The ROY, LaMelo came into the league and thrived pretty much right away. Once he became a starter, things got even better. He started 31 of his 51 appearances, and put up a very solid 18.1/5.9/6.2 in that new role. Not only that, but he became more efficient. Who wouldn't take 43.8/37.9% as a 19 year old starting point guard? I know personally I knew LaMelo could pass, but it was his well rounded offensive game that surprised me last season. It'll be interesting to see how he responds to teams gameplanning for him in Year 2. He's not sneaking up on anyone. Defensively he obviously needs to improve, but he's a kid. That should come with time. The bigger takeaway is that LaMelo was very clearly a draft hit and can be the franchise point guard moving forward. We saw enough from him last year to know they got a good one there.

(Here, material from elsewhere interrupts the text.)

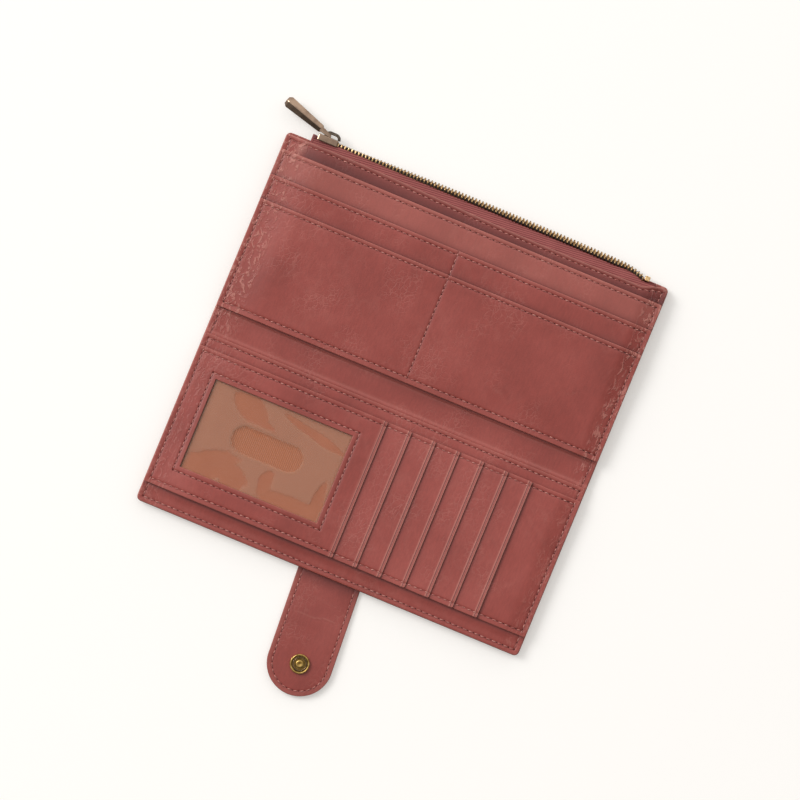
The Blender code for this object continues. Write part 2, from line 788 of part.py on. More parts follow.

Then there's Gordon Hayward. Look, if anyone knows the frustration of having Gordon Hayward on your team, it's yours truly. When Hayward was healthy last year, he was Utah Hayward. He was the player that Celtics fans dreamed of but never really got.

Right back to 19.6/5.9/4.1 on 47/41% with 1.9 3PM a night. He wanted a bigger role in CHA, and he saw his USG% jump from 21.1 to 23.3%. That number was actually the highest since his lone All Star season in UTA in 2016. In essence, he was everything Hornets fans could have wanted. A legit combo wing who could initiate offense, be your #1 scoring option at times, facilitate for others, it was all great. 

But then he got hurt. It was a weird play where he landed awkwardly against the Pacers, and that was it. It sucks, but that's now the reality for Hayward ever since he left UTA. When he plays, he can be really effective, but we're at the point where you just cannot rely on him to make it all the way through the year. Ultimately, how much he's able to play sort of dictates the Hornet's ceiling. If he plays something like 72 games like he did in 2018-19, this team could absolutely avoid the play in. 


With someone like Terry Rozier, you have a player who just got another massive payday but also someone who has really improved over these last few years. Terry was actually one of the best clutch time players in the entire league. His outside shooting is a legit weapon, something that plagued him early in his career. Since his age 23 season (Year 3), in 291 games he's a 38.4% three point shooter on 1,733 3PA. That's a legit sample to the point where you can buy into his outside shooting numbers. Terry easily had the best season of his career last year and honestly has been exactly as advertised since he first arrived in CHA. There are games where he's going to be unstoppable, but also games where his shooting sort of kills you. The 7-20 (0-9) performance in the play in game comes to mind. But while he may never make an All Star game given the guard talent in the East, he can put up All Star caliber production on any given night.

To tell the whole story of the Hornets though, it's not all great. For starters they were flat out not good offensively, ranking just 23rd in the league. On the defensive side they were better, but still not that great at 16th. They had a -1.9 point differential which was 23rd. So the question becomes, who are they? Are they they team that was winning games and competing for a top 4 seed through the first 50 games, or are they a team that was maybe punching above their weight because the metrics don't match the record? Looking at that roster, there are still glaring holes. What's the deal at center? Kai Jones has potential, but he's a rookie. What has Vernon Carey Jr shown you that gives you a ton of confidence? Do you feel great having to rely on a Plumlee? He'll be good in terms of a passing big man, but they basically just traded a Zeller for a Plumlee. That's not exactly getting you over the hump. The Hornets are built to play small and play fast, so I'd like to see them play at a quicker pace than what we saw last year. There's no reason this team shouldn't kill you in transition, yet they ranked in just the 64th percentile in transition offense. 

You expect guys like Miles Bridges and PJ Washington to take another leap, and in theory Kelly Oubre should help offensively even though he had a weird year in GS. There's the unknown of Bouknight who should be able to help fill the void left by Devonte Graham, but he's a rookie. Who knows how ready he'll be. So you can see, when it comes to the Hornets they look intriguing on paper given their talent, but overall you're left with this reaction when trying to figure out who they actually are

Giphy Images.

If everything works out, I can absolutely see this team being in that 5-7 seed range. But we're going to have to see real improvement on both ends and of course they'll need their main guys healthy. What we do know is they're going to be fun as hell to watch, so at least that's something.